Solan served as the Defence Minister for the Papua New Guinea Defence force from 2017 until he resigned on May 3, 2019. Prior to his resignation, rumors about him resigning in April 2019 were claimed to be debunked. Claiming social media stories were fake.

He later served again from December 2020 until June 2021 when he was suspended from his duties due to files revealing allegations of misconduct within office. He also was fined K500 for misinformation regarding his wife and children.

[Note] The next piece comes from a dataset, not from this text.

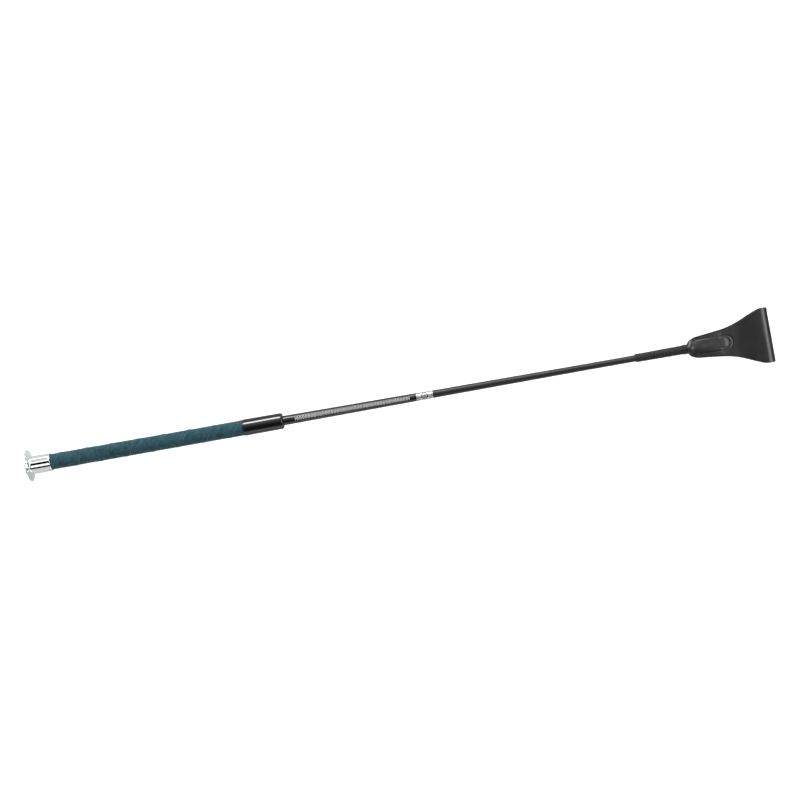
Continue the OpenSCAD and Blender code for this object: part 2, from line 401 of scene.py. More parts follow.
def blend_colours(tree, share, first, second):
    """First where share is 0 and second where it is 1."""
    made = add(tree, "Mix", data_type="RGBA")
    fill(tree, made.inputs[0], share)
    fill(tree, made.inputs[6], first)
    fill(tree, made.inputs[7], second)
    return made.outputs[2]


def bumped(tree, height, depth):
    """The surface's normal with a height in millimetres on it."""
    return add(tree, "Bump", {"Height": height, "Distance": depth * MM, "Strength": 1.0}).outputs[0]


def group(name, inputs, outputs, build):
    """A node group with named inputs and outputs; build takes its tree and inputs and returns its outputs."""
    tree = bpy.data.node_groups.new(name, "ShaderNodeTree")
    for key, kind in inputs.items():
        tree.interface.new_socket(key, in_out="INPUT", socket_type="NodeSocket" + kind)
    for key in outputs:
        tree.interface.new_socket(key, in_out="OUTPUT", socket_type="NodeSocketFloat")
    inlet, outlet = tree.nodes.new("NodeGroupInput"), tree.nodes.new("NodeGroupOutput")
    results = build(tree, {key: inlet.outputs[key] for key in inputs})
    for key, result in zip(outputs, results):
        fill(tree, outlet.inputs[key], result)
    return tree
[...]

Following his suspension, he was appointed the Minister for Forestry until 2022 when he was appointed the Minister for Works and Highways by the Marape Government, and served from there.

=== Foreign relations ===
Solan has maintained foreign relations with multiple nations. In May 2018, he went on a courtesy call with Japanese ambassador Satoshi Nakajima, where they had discussed mutual interests and cooperation within engineering. In July 2018, he met the Chinese Defense Force Commander Gilbert Toropo and visited medical institutions. In October 2024, Chinese ambassador Yang Xiaoguang met with Solan and discussed promoting stronger synergy along with deeping and improving practical cooperation between China and Papua New Guinea.

== Personal life and death ==
Solan has reported to have a wife along with several children including a daughter named Zollah Mirisim, who is 22 years old.

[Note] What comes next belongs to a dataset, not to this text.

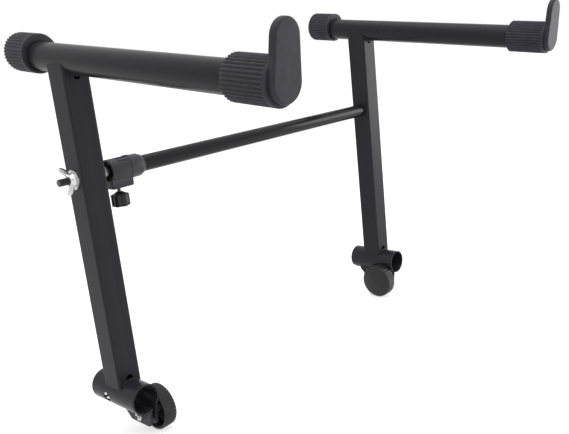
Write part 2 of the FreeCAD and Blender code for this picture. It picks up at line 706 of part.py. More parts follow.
def make_crossbar():
    """The outer tube, welded to the right upright, and its weld."""
    tube = bar_body("crossbar_tube", "bar_start")
    ring = new_sketch(tube)
    add_circle(ring, "bar_radius")
    add_circle(ring, "bar_radius - bar_wall")
    pad(ring, "-upright_half - bar_start")
    weld = bar_body("crossbar_weld", "-upright_half", "-1")
    bead = new_sketch(weld, "XZ_Plane")
    add_polygon(bead, [
        ("bar_radius", "0"),
        ("bar_radius + bar_weld_radius", "0"),
        ("bar_radius + bar_weld_radius * 0.7", "bar_weld_radius * 0.7"),
        ("bar_radius", "bar_weld_radius"),
    ])
    revolve(bead)


def make_collar():
    """The moulded collar that guides the rod, with the boss that holds the lock screw's nut."""
    body = bar_body("crossbar_collar", "collar_start")
    profile = new_sketch(body, "XZ_Plane")
    bore = "rod_radius + rod_clearance"
    mouth = "collar_radius - collar_mouth"
    band_start = "collar_grip - collar_band_width / 2"
    band_end = "collar_grip + collar_band_width / 2"
    add_polygon(profile, [
        (bore, "collar_mouth_depth"),
        (mouth, "collar_mouth_depth"),
        (f"{mouth} + mouth_flare", "0"),
        ("collar_radius - collar_band", "0"),
        ("collar_radius", "collar_band"),
        ("collar_radius", band_start),
        ("collar_radius + collar_band", f"{band_start} + collar_band"),
        ("collar_radius + collar_band", f"{band_end} - collar_band"),
        ("collar_radius", band_end),
        ("collar_radius", "collar_length - collar_taper"),
        ("bar_radius + neck_end_wall", "collar_length"),
        ("bar_radius", "collar_length"),
        ("bar_radius", "collar_grip"),
        (bore, "collar_grip"),
    ])
    revolve(profile)
    boss = new_sketch(body, "XY_Plane")
    half = "boss_width / 2"
    inner = "rod_radius + boss_root"
    add_polygon(boss, [(inner, f"-({half})"), ("boss_drop", f"-({half})"),
                       ("boss_drop", half), (inner, half)])
    pad(boss, "collar_grip")
    drop = number("boss_drop")
    round_edges(body, "boss_rounding",
                lambda edge: edge_along(edge, Vector(0, 0, 1)) and edge.BoundBox.XMin > drop - 0.01)
    seat = new_sketch(body, "YZ_Plane", "collar_radius")
    add_hexagon(seat, "insert_flats", up="lock_inset")
    pocket(seat, "insert_height", backwards=True)
    round_bar_cut(body, "lock_radius + hole_clearance", "boss_drop - rod_radius + cut_room",
                  ("rod_radius", "0", "lock_inset"), Y_AXIS, "90")


def make_collar_lock():
    """The nut in the boss, and the screw and lobed knob that press on the rod."""
    place = ("collar_start + lock_inset", "0", "bar_height")
    nut = new_body("collar_insert_nut", place)
    plan = new_sketch(nut, "XY_Plane", "-collar_radius - insert_height")
    add_hexagon(plan, "insert_flats", first_corner=0)
    add_circle(plan, "lock_radius + thread_clearance")
    pad(plan, "insert_height")
    screw = new_body("lock_screw", place)
    profile = new_sketch(screw, "XZ_Plane")
    tip = "-rod_radius - lock_seat"
    foot = "-lock_knob_top - lock_knob_height + lock_knob_face"
    add_polygon(profile, [("0", tip), ("lock_radius - screw_bevel", tip),
                          ("lock_radius", f"{tip} - screw_bevel"), ("lock_radius", foot), ("0", foot)])
    revolve(profile)
    make_lock_knob(place)


def make_lock_knob(place):
    """The small lobed thumb knob, with a cone up to its screw."""
    body = new_body("lock_knob", place)
    top = "-lock_knob_top"
    foot = "-lock_knob_top - lock_knob_height"
    profile = new_sketch(body, "XZ_Plane")
    add_polygon(profile, [
        ("lock_radius", top),
        ("lock_radius + lock_knob_neck", top),
        ("lock_knob_radius - lock_knob_edge", f"{top} - lock_knob_cone"),
        ("lock_knob_radius", f"{top} - lock_knob_cone - lock_knob_edge"),
        ("lock_knob_radius", f"{foot} + lock_knob_edge"),
        ("lock_knob_radius - lock_knob_edge", foot),
        ("0", foot),
        ("0", f"{foot} + lock_knob_face"),
        ("lock_radius", f"{foot} + lock_knob_face"),
    ])
    revolve(profile)
    scallop = new_sketch(body, "XY_Plane", foot)
    add_circle(scallop, "lock_knob_scallop", "lock_knob_radius + lock_knob_scallop * 0.55", "0")
    cut = pocket(scallop, "lock_knob_height", backwards=True)
    repeat_around(body, cut, "lock_knob_lobes")


def make_rod():
    """The inner rod with its threaded insert, the pivot stud and the washer at the upright."""
    rod = bar_body("inner_rod", "rod_start")
    ring = new_sketch(rod)
    add_circle(ring, "rod_radius")
    add_circle(ring, "rod_bore")
    pad(ring, "rod_length")
    insert = bar_body("rod_insert", "rod_start")
    plug = new_sketch(insert)
    add_circle(plug, "rod_bore")
    pad(plug, "rod_insert_length")
    hole = new_sketch(insert)
    add_circle(hole, "stud_radius")
    pocket(hole, "stud_depth", backwards=True)
    stud = bar_body("pivot_stud", "left_middle", "-1")
    profile = new_sketch(stud, "XZ_Plane")
    inner = "left_middle - rod_start - stud_depth"
    add_polygon(profile, [("0", inner), ("stud_radius", inner),
                          ("stud_radius", "stud_reach - screw_bevel"),
                          ("stud_radius - screw_bevel", "stud_reach"), ("0", "stud_reach")])
    revolve(profile)
    washer = bar_body("pivot_washer", "left_face + face_room")
    ring = new_sketch(washer)
    add_circle(ring, "pivot_washer_radius")
    add_circle(ring, "stud_radius")
    pad(ring, "pivot_washer_thickness")


def make_wing_nut():
    """The washer and the wing nut that lock the left unit on its pivot."""
    washer = bar_body("wing_washer", "left_middle", "-1")
    ring = new_sketch(washer, "XY_Plane", "upright_half + face_room")
    add_circle(ring, "wing_washer_radius")
    add_circle(ring, "stud_radius + thread_clearance")
    pad(ring, "wing_washer_thickness")
    at = ("left_middle - wing_seat", "0", "bar_height")
    nut = new_body("wing_nut", at, Y_AXIS, "-90")
    profile = new_sketch(nut, "XZ_Plane")
    bore = "stud_radius + thread_clearance"
    add_polygon(profile, [
        (bore, "0"),
        ("wing_foot_radius", "0"),
        ("wing_foot_radius", "wing_foot_height"),
        ("wing_top_radius", "wing_hub_height - wing_edge"),
        ("wing_top_radius - wing_edge", "wing_hub_height"),
        (bore, "wing_hub_height"),
    ])
    revolve(profile)
    for sign in ("1", "-1"):
        make_wing(nut, sign)


def make_wing(nut, sign):
    """One ear of the wing nut. Its outline is given in shares of the span and the height."""
    wing = new_sketch(nut, "XZ_Plane")
    wing.AttachmentOffset = FreeCAD.Placement(Vector(), FreeCAD.Rotation(Y_AXIS, number("wing_turn")))
    bind(wing, AttachmentOffset__Rotation__Angle="wing_turn")
    root = f"{sign} * (stud_radius + wing_foot_wall / 4)"
    add_polygon(wing, [
        (root, "wing_foot_height * 0.7"),
        (f"{sign} * wing_foot_radius", "wing_foot_height * 0.8"),
        (f"{sign} * wing_span * 0.84", "wing_height * 0.5"),
        (f"{sign} * wing_span", "wing_height * 0.92"),
        (f"{sign} * wing_span * 0.8", "wing_height"),
        (f"{sign} * wing_span * 0.55", "wing_height * 0.68"),
        (root, "wing_hub_height * 0.88"),
    ])
    pad(wing, "wing_thickness", "Symmetric")


def check_model():
    """Stops if any object of the document failed or any piece isn't a sound solid."""
    doc.recompute()
    for thing in doc.Objects:
        if "Invalid" in thing.State or "Error" in thing.State:
            raise ValueError(f"{thing.Label} failed: {thing.State}")
    for piece in pieces:
        shape = piece.Shape
        if shape.isNull() or not shape.isValid() or not shape.Solids:
            raise ValueError(f"{piece.Label} is not a sound solid")


def write_pieces():
    """Writes each piece to a file with its own name."""
    os.makedirs("parts", exist_ok=True)
    for piece in pieces:
        piece.Shape.exportStep(f"parts/{piece.Label}.step")
        print(f"{piece.Label}: {len(piece.Shape.Solids)} solid(s), {piece.Shape.Volume:.0f} mm3")


fill_sheet()
make_side_unit("right", "right_middle", "-1")
make_side_unit("left", "left_middle", "1")
make_crossbar()
make_collar()
make_collar_lock()
make_rod()
make_wing_nut()
check_model()
write_pieces()
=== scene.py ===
import json
import math

import bmesh
import bpy
from mathutils import Matrix, Vector

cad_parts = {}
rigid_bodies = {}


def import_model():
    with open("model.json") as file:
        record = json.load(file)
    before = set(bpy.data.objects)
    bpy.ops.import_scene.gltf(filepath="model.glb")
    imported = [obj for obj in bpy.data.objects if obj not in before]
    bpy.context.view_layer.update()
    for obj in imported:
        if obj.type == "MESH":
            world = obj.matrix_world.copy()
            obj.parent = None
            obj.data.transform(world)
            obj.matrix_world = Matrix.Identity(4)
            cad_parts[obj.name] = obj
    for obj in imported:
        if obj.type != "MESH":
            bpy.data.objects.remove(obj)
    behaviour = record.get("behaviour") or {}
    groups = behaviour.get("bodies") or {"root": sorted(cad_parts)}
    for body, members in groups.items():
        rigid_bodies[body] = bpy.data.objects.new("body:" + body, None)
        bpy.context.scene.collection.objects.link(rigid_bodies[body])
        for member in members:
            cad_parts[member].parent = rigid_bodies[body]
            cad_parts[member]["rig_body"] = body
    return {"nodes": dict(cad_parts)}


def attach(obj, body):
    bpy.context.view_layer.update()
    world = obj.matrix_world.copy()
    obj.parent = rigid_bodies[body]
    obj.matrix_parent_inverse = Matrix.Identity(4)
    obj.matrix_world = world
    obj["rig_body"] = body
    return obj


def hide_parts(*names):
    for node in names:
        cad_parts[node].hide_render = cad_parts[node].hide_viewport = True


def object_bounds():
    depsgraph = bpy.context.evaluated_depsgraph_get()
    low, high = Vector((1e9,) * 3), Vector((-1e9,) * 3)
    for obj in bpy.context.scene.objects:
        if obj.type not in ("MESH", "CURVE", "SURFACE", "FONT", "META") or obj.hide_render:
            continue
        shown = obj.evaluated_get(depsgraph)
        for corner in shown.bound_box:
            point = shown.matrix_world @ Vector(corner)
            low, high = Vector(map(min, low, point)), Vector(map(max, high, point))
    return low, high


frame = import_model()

# The upper tier of a folding keyboard stand: black coated steel tube, ribbed rubber stops,
# grained plastic knobs and bright plated hardware.
# The world is in metres. Pieces are modelled in millimetres about their own Z and then placed.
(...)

Solan died in Port Moresby on December 1, 2025, after being rushed to the Port Moresby International Hospital, (Note: Other sources indicate that he died at Pacific International Hospital via St John Ambulance) where he was pronounced dead on arrival. He was 47. The cause of death was speculated to be an illness he had developed prior. Parliament Speaker Job Pomat announced his death during a parliament session the next day, and a coronial assessment for the death of Solan was issued by Prime Minister James Marape on December 3.

A funeral service was held at Siomi Kami Church in Port Moresby on December 15, where he was laid in the Grand Hall of the National Parliament. He went to Vanimo in his casket as a final visit. He was then flown to his birthplace Telefomin, where he was buried there. He was succeeded by Peter Tsiamalili Jnr.

== Reactions ==
Several tributes were paid at Solan's funeral. Some made social media posts regarding Solan's death.

=== Government official's reactions ===
- Prime Minister James Marape was informed twice before arriving at the hospital. (Note: He was first informed at 12:30am. And again at 1:30am in the morning) He visited his funeral and later delivered a speech. He later renamed a highway from Tabubil to Telefomin as the Mirisim Highway in memorial of him.
- The Governor of West Sepik Tony Wouwou gave his condolonces. Stating that he had “integrity, humility, and dedication to his people”.
- Deputy Prime Minister Belden Namah criticized people against Solan, and paid tributes.

=== International reactions ===
- The U.S Embassy in Papua New Guinea posted a social media post giving their condolences.
- The RNZ marked Solan's death as one of the "unusual and destabilising periods" in the history of Papua New Guinea.
- The Australian High Commissioner to Papua New Guinea Ewen McDonald made a social media post regarding the death and gave their condolences.